Humor

In his humorous Westerns, Howard shows a mastery of regional dialect and comedic styles (from sly understatement to knockabout farce) that Mark Twain would have saluted.

Breckinridge Elkins

Imagine a backwoodsman who combines L’il Abner, Davy Crockett, and John Wayne in one six-foot-six, coonskin-capped, stubbornly independent package, and you have an image of Breck Elkins, the Gent from Bear Creek, Nevada. The first-person protagonist of Howard’s most popular humorous Westerns, Breck doesn’t need to hunt for trouble; it finds him on its own, usually prompted by an innocent errand.
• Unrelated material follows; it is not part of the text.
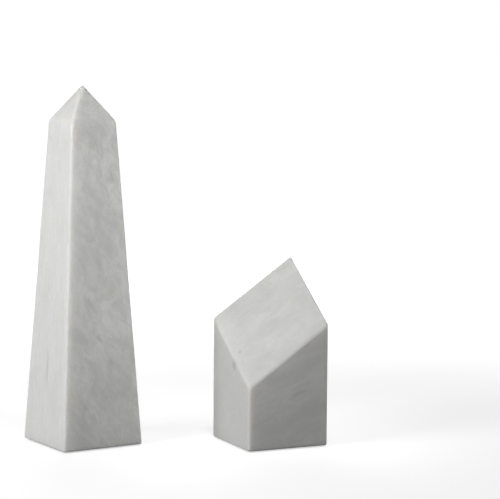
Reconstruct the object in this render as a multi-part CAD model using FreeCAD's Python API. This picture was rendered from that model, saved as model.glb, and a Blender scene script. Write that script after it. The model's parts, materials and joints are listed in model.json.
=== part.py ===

A mission to retrieve an uncle’s stolen gold, to restore a jilted cousin’s honor, or to impress Breck’s tempestuous sweetheart Glory McGraw typically results in a dust-up that makes the O.K. Corral shoot-out look like a church social. “Howard’s material came from the land and the people of his childhood and his manhood,” said fellow pulp writer E. Hoffmann Price. “His characters … were real. They spoke the speech and moved in accord with the spirit of the country.” Two of Howard’s other Western heroes – Buckner J. Grimes of Knife River, Texas, and Pike Bearfield of Wolf Mountain, Texas – share Breck’s tangy Lone Star vernacular and knack for mayhem. Hilarious, original and brilliant.